North Korea renews Kaeseong talks after shunning U.S. envoy

The Columbian
Published: September 1, 2013, 5:00pm

SEOUL — North Korean negotiators renewed talks with South Korea to reopen the jointly operated Kaeseong industrial park, days after shunning a U.S. envoy seeking the release of an American sentenced to 15 years of hard labor.

The two Koreas on Monday began their first meeting of a joint committee to oversee the reopening of Kaeseong, which was shuttered in April when Kim Jong Un withdrew the North’s 53,000 workers at a time of heightened tensions between the countries.

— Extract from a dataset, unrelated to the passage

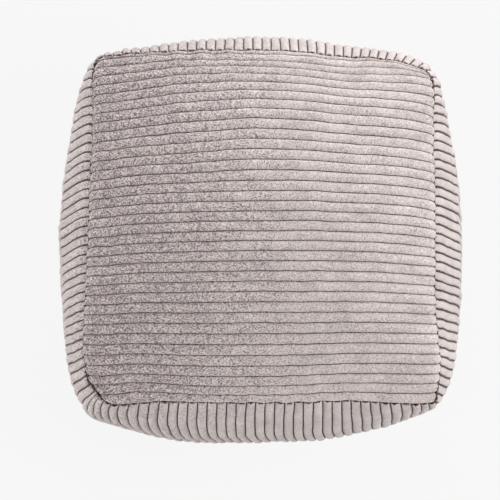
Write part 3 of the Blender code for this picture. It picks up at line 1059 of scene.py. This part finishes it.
def hand_over(piece, node):
    """Attach a finished panel to what it rides on, and hide the solid that it stands for."""
    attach(piece, BODY)
    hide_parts(node)


# ---------------------------------------------------------------- materials


# The cloth's patterns at real size. Tufts are about 0.6 mm wide, and are drawn at 0.7 mm, the finest
# speckle that the picture shows
TUFT = 0.7 * MM
TUFT_RELIEF = 0.5 * MM
BRUSHED_PATCH = 22 * MM
STREAK_LENGTH = 7 * MM
STREAK_WIDTH = 1.0 * MM
# The pile's shade goes from 0, its depth, to 1, its crest. Where it lies at rest, and how strongly the
# patches and the streaks change it
AT_REST = 0.72
BRUSHING = 0.5
STREAKS = 0.3
# The tufts' speckle is painted stronger at the bag's left, as painted raking light from the right: two places
# in X, and the tufts' contrast at each
CONTRAST = (-0.16, 0.04, 4.0, 0.9)
# There the pile is also painted in shade, as light from the right leaves it: two places in X, and how much of
# its depth that shows at each
LEFT_SHADE = (-0.17, -0.02, 0.5, 0.0)
LEFT_SHADE_POWER = 3.0         # but hardly on the sides, which get less of this painted shade
RAGGEDNESS = 0.5            # how far the tufts lean over the groove
GROOVE_EDGE = (0.3, 0.75)   # where the groove colour, dark ground weave and painted shade, ends and the pile begins, by the crest attribute
LINEAR_BELOW = 0.04045      # up to this, an sRGB value is a straight share of the light


def linear(hex_colour):
    """An sRGB hex colour as linear RGBA."""
    parts = [int(hex_colour[place:place + 2], 16) / 255 for place in (1, 3, 5)]
    lit = [part / 12.92 if part <= LINEAR_BELOW else ((part + 0.055) / 1.055) ** 2.4 for part in parts]
    return (*lit, 1.0)


def corduroy(colours):
    """Jumbo corduroy, polyester, woven with a cut pile and brushed.

    The cut pile is matt in front view and glows where it is seen edge on, so the wales look like soft
    velvet; tufts lean both ways after brushing, which speckles them; the thin ground weave in the
    grooves holds no pile and looks dark, and its colour is darkened further as painted shade.
    """
    material = bpy.data.materials.new(CLOTH_NAME)
    material.use_nodes = True
    tree = material.node_tree
    shader = tree.nodes["Principled BSDF"]
    shader.inputs["Roughness"].default_value = 0.9
    shader.inputs["Specular IOR Level"].default_value = 0.2
    shader.inputs["Sheen Weight"].default_value = 0.3
    shader.inputs["Sheen Roughness"].default_value = 0.5
    shader.inputs["Sheen Tint"].default_value = linear(colours.sheen)

    add = partial(add_node, tree)
    place = add("ShaderNodeTexCoord").outputs["Object"]
    crest, ruffled = (
        add("ShaderNodeAttribute", attribute_name=name).outputs["Fac"] for name in (CREST, SPECKLE_AND_SHADE))
    tufts = add("ShaderNodeTexVoronoi", {"Vector": place, "Scale": 1 / TUFT}).outputs
    tuft = add("ShaderNodeSeparateColor", (tufts["Color"],))
    shade = pile_shade(add, place, tuft, ruffled)
    pile = add(
        "ShaderNodeMix", {0: shade, 6: linear(colours.pile_deep), 7: linear(colours.pile)},
        data_type="RGBA").outputs[2]

    # Tufts lean over the groove here and there
    ragged = add(MATH, (crest, about_middle(add, tuft, RAGGEDNESS)), operation="ADD")
    depth = add("ShaderNodeMapRange", (ragged, *GROOVE_EDGE), interpolation_type="SMOOTHSTEP")
    # The groove colour is the ground weave, darkened as painted shade
    colour = add("ShaderNodeMix", {0: depth, 6: linear(colours.groove), 7: pile}, data_type="RGBA").outputs[2]
    tree.links.new(colour, shader.inputs["Base Color"])

    # The tufts' own relief
    relief = {"Strength": 1.0, "Distance": TUFT_RELIEF, "Height": tufts["Distance"]}
    bump = add("ShaderNodeBump", relief, invert=True)
    tree.links.new(bump.outputs[0], shader.inputs["Normal"])
    return material


def pile_shade(add, place, tuft, ruffled):
    """How light the pile is, from 0, its depth, to 1, its crest; towards the bag's left it is painted in
    shade.
    """
    # Brushing leaves patches that lean one way, and streaks along the wales
    patches = {"Vector": place, "Scale": 1 / BRUSHED_PATCH, "Detail": 2.0, "Roughness": 0.5}
    brushed = add("ShaderNodeTexNoise", patches)
    weave = add("ShaderNodeUVMap", uv_map=UV_NAME)
    squeeze = (1 / STREAK_LENGTH, 1 / STREAK_WIDTH, 1.0)
    stretched = add("ShaderNodeMapping", {"Vector": weave, "Scale": squeeze})
    streaky = {"Vector": stretched, "Scale": 1.0, "Detail": 2.0, "Roughness": 0.55}
    streaks = add("ShaderNodeTexNoise", streaky)

    rightward = add("ShaderNodeSeparateXYZ", (place,)).outputs["X"]
    # Painted raking light: the tufts' speckle is stronger towards the bag's left
    contrast = add("ShaderNodeMapRange", (rightward, *CONTRAST))
    contrast = add(MATH, (contrast, ruffled), operation="MULTIPLY")
    # Painted shade: the pile darkens towards the bag's left
    left_shade = add("ShaderNodeMapRange", (rightward, *LEFT_SHADE))
    panel_shade_share = add(MATH, (ruffled, LEFT_SHADE_POWER), operation="POWER")
    left_shade = add(MATH, (left_shade, panel_shade_share), operation="MULTIPLY")
    level = add(MATH, (AT_REST, left_shade), operation="SUBTRACT")
    shade = about_middle(add, tuft, contrast)
    shade = add(MATH, (shade, about_middle(add, brushed, BRUSHING)), operation="ADD")
    shade = add(MATH, (shade, about_middle(add, streaks, STREAKS)), operation="ADD")
    return add(MATH, (shade, level), operation="ADD", use_clamp=True)


def floor_paint(colours, glow):
    """Studio floor, white acrylic sheet, lit through from below: pale, even and almost shadowless."""
    material = bpy.data.materials.new("white acrylic floor, lit through")
    material.use_nodes = True
    shader = material.node_tree.nodes["Principled BSDF"]
    shader.inputs["Base Color"].default_value = linear(colours.floor)
    shader.inputs["Roughness"].default_value = 0.8
    shader.inputs["Specular IOR Level"].default_value = 0.0
    shader.inputs["Emission Color"].default_value = (1.0, 1.0, 1.0, 1.0)
    shader.inputs["Emission Strength"].default_value = glow
    return material


def shared(kind, name, make):
    """A material or node tree that is made once and used by every panel."""
    found = kind.get(name)
    return found if found else make()


# ---------------------------------------------------------------- stage


FLOOR_HALF = 6.0
AIM = Vector((0.0, 0.0, 0.165))     # the middle of the bag, at its belly
SENSOR = 36.0                       # width of the camera's sensor, in millimetres
PICTURE = 500                       # width and height of the picture, in pixels
MIDDLE_X = 260.3                    # where the bag's middle falls in it, in pixels
MIDDLE_Y = 242.7
LIGHT_SIZE = 0.9
# The soft lights: where each hangs, and the name of its power in the sidebar
LIGHTS = (
    ("right_light", (1.92, -0.12, 1.5), "right_power"),
    ("back_light", (0.0, 2.2, 0.62), "back_power"),
    ("low_light", (-2.18, -0.55, 0.45), "low_power"),
)


def lay_floor(colours, glow):
    """A wide plain floor at the level of the bag's base."""
    level = CAD_LOW.z
    mesh = bpy.data.meshes.new("floor")
    corners = [(x * FLOOR_HALF, y * FLOOR_HALF, level) for x, y in ((-1, -1), (1, -1), (1, 1), (-1, 1))]
    mesh.from_pydata(corners, [], [(0, 1, 2, 3)])
    mesh.materials.append(floor_paint(colours, glow))
    floor = bpy.data.objects.new("floor", mesh)
    bpy.context.scene.collection.objects.link(floor)


def light_room(scene, strength):
    """Even white light from all round."""
    world = bpy.data.worlds.new("studio")
    world.use_nodes = True
    background = world.node_tree.nodes["Background"]
    background.inputs["Color"].default_value = (1.0, 1.0, 1.0, 1.0)
    background.inputs["Strength"].default_value = strength
    scene.world = world


def hang_light(name, place, power):
    """A square soft light that faces the bag."""
    lamp = bpy.data.lights.new(name, "AREA")
    lamp.size = LIGHT_SIZE
    lamp.energy = power
    light = bpy.data.objects.new(name, lamp)
    light.location = place
    light.rotation_mode = "QUATERNION"
    light.rotation_quaternion = (AIM - Vector(place)).to_track_quat("-Z", "Y")
    bpy.context.scene.collection.objects.link(light)


def set_camera(scene, stage):
    """The camera looks down on the bag from just in front of it."""
    lens = bpy.data.cameras.new("camera")
    lens.sensor_width = SENSOR
    lens.lens = SENSOR * stage.camera_distance / stage.field
    camera = bpy.data.objects.new("camera", lens)
    back = Vector((0.0, -math.sin(stage.camera_tilt), math.cos(stage.camera_tilt)))
    upward = Vector((0.0, math.cos(stage.camera_tilt), math.sin(stage.camera_tilt)))
    # The bag lies a little off the middle of the picture
    metres = stage.field / PICTURE
    sideways = Vector((-(MIDDLE_X - PICTURE / 2) * metres, 0, 0))
    aim = AIM + sideways + upward * (MIDDLE_Y - PICTURE / 2) * metres
    camera.location = aim + back * stage.camera_distance
    camera.rotation_mode = "QUATERNION"
    camera.rotation_quaternion = (-back).to_track_quat("-Z", "Y")
    scene.collection.objects.link(camera)
    scene.camera = camera


# ---------------------------------------------------------------- operators


def make_panel(context, panel):
    """Cut and raise one panel, attach it and hide the solid that it stands for."""
    scene = context.scene
    sizes = scene.footstool_sizes
    tree = shared(bpy.data.node_groups, TREE_NAME, wale_tree)
    cloth = shared(bpy.data.materials, CLOTH_NAME, lambda: corduroy(scene.footstool_colours))
    mesh = PanelNet(panel, sizes, Bag(sizes), Filling()).mesh()
    hand_over(raise_wales(mesh, tree, panel, sizes, cloth), panel.node)


class FOOTSTOOL_OT_filling(bpy.types.Operator):
    """Press the beads out against the cloth, which creases beside its seams"""

    bl_idname = "footstool.filling"
    bl_label = "Filling"

    def execute(self, context):
        bag = Bag(context.scene.footstool_sizes, settled=False)
        shell = bag_shell(bag)
        mesh = shell.data
        mesh.name = SHELL_NAME
        push = creases(shell, press_filling(shell, bag))
        mesh.attributes.new(PUSH, "FLOAT", "POINT").data.foreach_set("value", push)
        bpy.data.objects.remove(shell, do_unlink=True)
        return {"FINISHED"}


class FOOTSTOOL_OT_top(bpy.types.Operator):
    """Cut the crowned top panel and raise its wales, left to right"""

    bl_idname = "footstool.top"
    bl_label = "Top panel"

    def execute(self, context):
        wales = context.scene.footstool_sizes.top_wales
        make_panel(context, Panel(
            "top_cover", "top_panel", "top", TOP_NET, wales, TOP_SLIPS, TOP_FINISH, seed=1))
        return {"FINISHED"}


class FOOTSTOOL_OT_sides(bpy.types.Operator):
    """Cut the four side panels and raise their wales, upright"""

    bl_idname = "footstool.sides"
    bl_label = "Side panels"

    def execute(self, context):
        for seed, (side, wales) in enumerate(zip(SIDES, SIDE_WALES), 10):
            make_panel(context, Panel(
                "side_cover_" + side, "side_panel_" + side, side, SIDE_NET, wales,
                (SIDE_SLIP_PLACES, SIDE_SLIP[side]), SIDE_FINISHES[side], seed))
        return {"FINISHED"}


class FOOTSTOOL_OT_base(bpy.types.Operator):
    """Cut the base panel, pressed flat where the bag rests"""

    bl_idname = "footstool.base"
    bl_label = "Base panel"

    def execute(self, context):
        wales = context.scene.footstool_sizes.base_wales
        make_panel(context, Panel(
            "base_cover", "base_panel", "base", BASE_NET, wales, BASE_SLIPS, BASE_FINISH, seed=2))
        return {"FINISHED"}


class FOOTSTOOL_OT_stage(bpy.types.Operator):
    """Lay the pale floor, hang the soft lights and set the camera above the bag"""

    bl_idname = "footstool.stage"
    bl_label = "Stage"

    def execute(self, context):
        scene = context.scene
        stage = scene.footstool_stage
        scene.view_settings.view_transform = "Standard"
        lay_floor(scene.footstool_colours, stage.floor_glow)
        light_room(scene, stage.room_light)
        for name, place, power in LIGHTS:
            hang_light(name, place, getattr(stage, power))
        set_camera(scene, stage)
        return {"FINISHED"}


class FOOTSTOOL_PT_sidebar(bpy.types.Panel):
    """Steps and sizes of the footstool"""

    bl_idname = "FOOTSTOOL_PT_sidebar"
    bl_label = "Corduroy footstool"
    bl_space_type = "VIEW_3D"
    bl_region_type = "UI"
    bl_category = "Footstool"

    def draw(self, context):
        for step in STEPS:
            self.layout.operator(step.bl_idname)
        for name, _ in GROUPS:
            group = getattr(context.scene, name)
            box = self.layout.box()
            for key in group.__annotations__:
                box.prop(group, key)


GROUPS = (
    ("footstool_sizes", FootstoolSizes),
    ("footstool_colours", FootstoolColours),
    ("footstool_stage", FootstoolStage),
)
STEPS = (FOOTSTOOL_OT_filling, FOOTSTOOL_OT_top, FOOTSTOOL_OT_sides, FOOTSTOOL_OT_base, FOOTSTOOL_OT_stage)


def register():
    """Add the footstool's classes and the groups of sizes that they read."""
    for name, group in GROUPS:
        bpy.utils.register_class(group)
        setattr(bpy.types.Scene, name, bpy.props.PointerProperty(type=group))
    for step in STEPS:
        bpy.utils.register_class(step)
    bpy.utils.register_class(FOOTSTOOL_PT_sidebar)


def unregister():
    """Take away what register added."""
    bpy.utils.unregister_class(FOOTSTOOL_PT_sidebar)
    for step in reversed(STEPS):
        bpy.utils.unregister_class(step)
    for name, group in reversed(GROUPS):
        delattr(bpy.types.Scene, name)
        bpy.utils.unregister_class(group)


def main():
    """Make every piece in order."""
    register()
    bpy.ops.footstool.filling()
    bpy.ops.footstool.top()
    bpy.ops.footstool.sides()
    bpy.ops.footstool.base()
    bpy.ops.footstool.stage()


if __name__ == "__main__":
    main()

The meeting coincided with South Korea’s announcement that it will provide $6.3 million in humanitarian aid to the North through a United Nations agency. That assistance was in addition to $6 million in aid announced on Aug. 6.

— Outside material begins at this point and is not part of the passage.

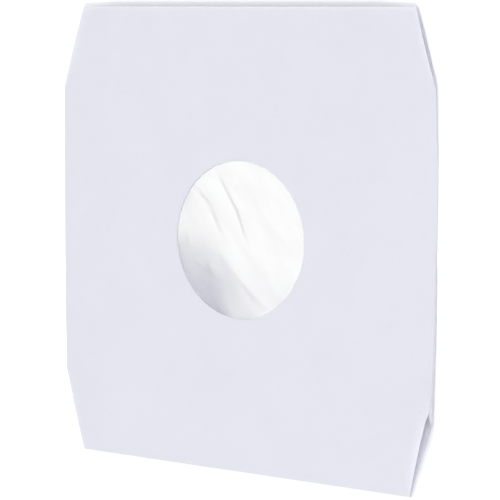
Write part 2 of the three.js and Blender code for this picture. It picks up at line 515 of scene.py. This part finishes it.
# Film: turn and stretch of its haze and streaks, their scales, and its thin and thick tones
HAZE_TURN = (0, 0, -0.93)
HAZE_STRETCH = (1, 0.3, 1)
HAZE_SCALE = 24
STREAK_SCALE = 120
FILM_THIN = 0.965
FILM_THICK = 1.035
FILM_SHADER = {
    "Roughness": 0.09,
    "IOR": 1.6,
    "Specular IOR Level": 0.90,
    "Specular Tint": (1.0, 0.99, 0.82, 1),
    "Alpha": 0.82,
}

# Tone of the floor as the camera sees it, which is pure white where no shadow falls
FLOOR_SEEN = 1.12


def new_group(name, inputs, outputs):
    """A node group with its sockets, and the nodes at its start and end."""
    group = bpy.data.node_groups.new(name, "ShaderNodeTree")
    for socket, kind, value in inputs:
        made = group.interface.new_socket(name=socket, in_out="INPUT", socket_type=kind)
        if value is not None:
            made.default_value = value
    for socket, kind in outputs:
        group.interface.new_socket(name=socket, in_out="OUTPUT", socket_type=kind)
    return group, group.nodes.new("NodeGroupInput"), group.nodes.new("NodeGroupOutput")


def add(tree, kind, **values):
    """Adds a node. A value whose name starts with in_ is set on the input of that name."""
    node = tree.nodes.new(kind)
    for key, value in values.items():
        if key.startswith("in_"):
            name = key.removeprefix("in_").replace("_", " ")
            node.inputs[name].default_value = value
        else:
            setattr(node, key, value)
    return node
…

The committee was established after an Aug. 14 agreement to open the site, which signaled a thawing of relations that contrasts with the decision not to receive the U.S. official.

Robert King, the State Department’s special envoy on North Korean human rights, was scheduled to visit North Korea on Aug. 30 to negotiate the release of Kenneth Bae, a tour operator and Christian missionary from the Seattle area who was arrested in a North Korean city in November for alleged hostile acts against the country.

King’s trip would have been the first public visit to North Korea by a U.S. official in more than two years. The two countries remain in a deadlock over ways to restart multinational talks on the North’s nuclear arms programs. A Chinese envoy who visited North Korea on Aug. 26-30 discussed ways to revive the negotiations, Chinese Foreign Ministry spokesman Hong Lei said at a briefing in Beijing Monday.

North Korea said it revoked King’s invitation over U.S. military drills with the South.